++++ Data ++++

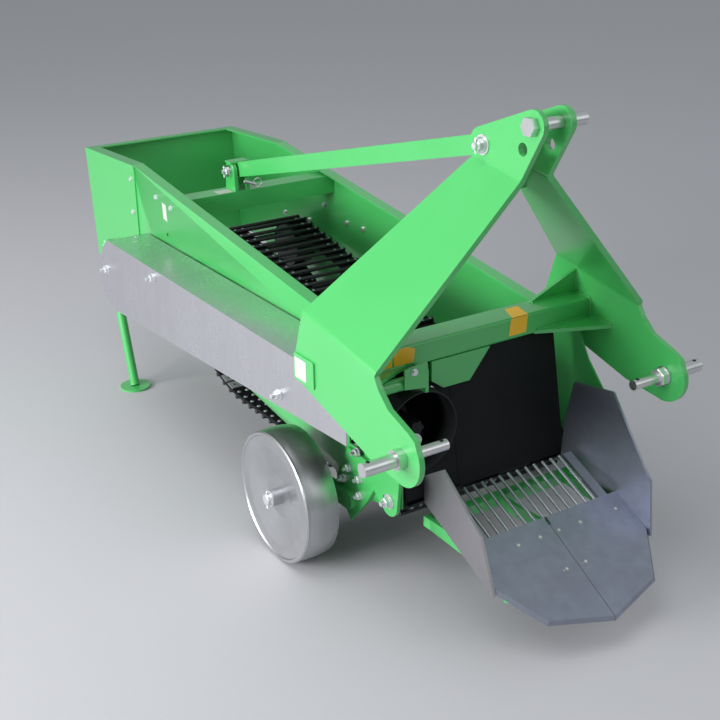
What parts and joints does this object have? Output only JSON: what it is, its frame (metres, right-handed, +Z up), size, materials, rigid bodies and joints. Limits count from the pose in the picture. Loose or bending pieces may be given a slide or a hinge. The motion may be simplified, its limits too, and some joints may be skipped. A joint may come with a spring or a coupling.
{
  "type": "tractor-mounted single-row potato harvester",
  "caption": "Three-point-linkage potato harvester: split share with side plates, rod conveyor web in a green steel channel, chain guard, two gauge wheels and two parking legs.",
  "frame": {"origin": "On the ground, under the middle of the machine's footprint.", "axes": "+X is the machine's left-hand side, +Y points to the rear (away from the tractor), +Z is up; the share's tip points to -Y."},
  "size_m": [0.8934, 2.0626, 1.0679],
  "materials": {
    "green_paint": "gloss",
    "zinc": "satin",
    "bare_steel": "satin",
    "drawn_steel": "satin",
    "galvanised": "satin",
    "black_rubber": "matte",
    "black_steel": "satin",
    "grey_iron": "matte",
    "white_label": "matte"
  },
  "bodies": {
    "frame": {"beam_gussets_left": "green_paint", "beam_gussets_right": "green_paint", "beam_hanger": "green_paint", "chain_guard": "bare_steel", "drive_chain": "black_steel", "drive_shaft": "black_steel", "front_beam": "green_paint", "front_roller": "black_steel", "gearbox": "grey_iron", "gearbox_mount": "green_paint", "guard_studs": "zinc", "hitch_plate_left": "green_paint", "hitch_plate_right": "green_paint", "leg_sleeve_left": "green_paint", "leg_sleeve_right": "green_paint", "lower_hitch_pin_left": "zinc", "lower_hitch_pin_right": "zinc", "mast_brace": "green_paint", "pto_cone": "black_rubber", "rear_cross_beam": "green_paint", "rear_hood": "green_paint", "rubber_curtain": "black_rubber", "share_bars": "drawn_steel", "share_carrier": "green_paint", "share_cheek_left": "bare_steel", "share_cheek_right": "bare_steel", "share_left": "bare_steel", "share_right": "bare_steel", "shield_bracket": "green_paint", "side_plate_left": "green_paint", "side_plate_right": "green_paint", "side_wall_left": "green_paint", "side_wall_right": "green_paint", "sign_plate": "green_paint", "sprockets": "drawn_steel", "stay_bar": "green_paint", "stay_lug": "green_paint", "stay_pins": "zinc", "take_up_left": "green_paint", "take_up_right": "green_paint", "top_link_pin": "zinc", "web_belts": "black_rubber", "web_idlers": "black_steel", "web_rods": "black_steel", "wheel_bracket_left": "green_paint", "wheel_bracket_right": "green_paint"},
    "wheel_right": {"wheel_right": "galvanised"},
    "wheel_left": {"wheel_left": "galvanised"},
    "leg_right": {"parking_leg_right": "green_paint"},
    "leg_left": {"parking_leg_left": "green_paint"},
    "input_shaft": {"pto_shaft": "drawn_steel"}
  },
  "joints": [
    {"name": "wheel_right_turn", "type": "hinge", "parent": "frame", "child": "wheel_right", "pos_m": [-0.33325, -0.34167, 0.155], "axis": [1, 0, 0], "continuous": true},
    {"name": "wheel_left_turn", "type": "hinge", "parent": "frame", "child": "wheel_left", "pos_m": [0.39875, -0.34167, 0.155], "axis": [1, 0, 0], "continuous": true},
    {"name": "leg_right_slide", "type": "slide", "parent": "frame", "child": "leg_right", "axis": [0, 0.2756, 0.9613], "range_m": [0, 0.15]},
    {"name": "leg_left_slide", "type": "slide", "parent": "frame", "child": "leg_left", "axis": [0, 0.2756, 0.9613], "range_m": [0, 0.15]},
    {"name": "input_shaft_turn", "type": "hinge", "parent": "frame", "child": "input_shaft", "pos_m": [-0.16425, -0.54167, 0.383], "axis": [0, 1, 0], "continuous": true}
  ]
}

++++

**What you are asked to do**
Show all lines from the data above in which the word "materials" appears.

**Exercise solution**
What parts and joints does this object have? Output only JSON: what it is, its frame (metres, right-handed, +Z up), size, materials, rigid bodies and joints. Limits count from the pose in the picture. Loose or bending pieces may be given a slide or a hinge. The motion may be simplified, its limits too, and some joints may be skipped. A joint may come with a spring or a coupling.
  "materials": {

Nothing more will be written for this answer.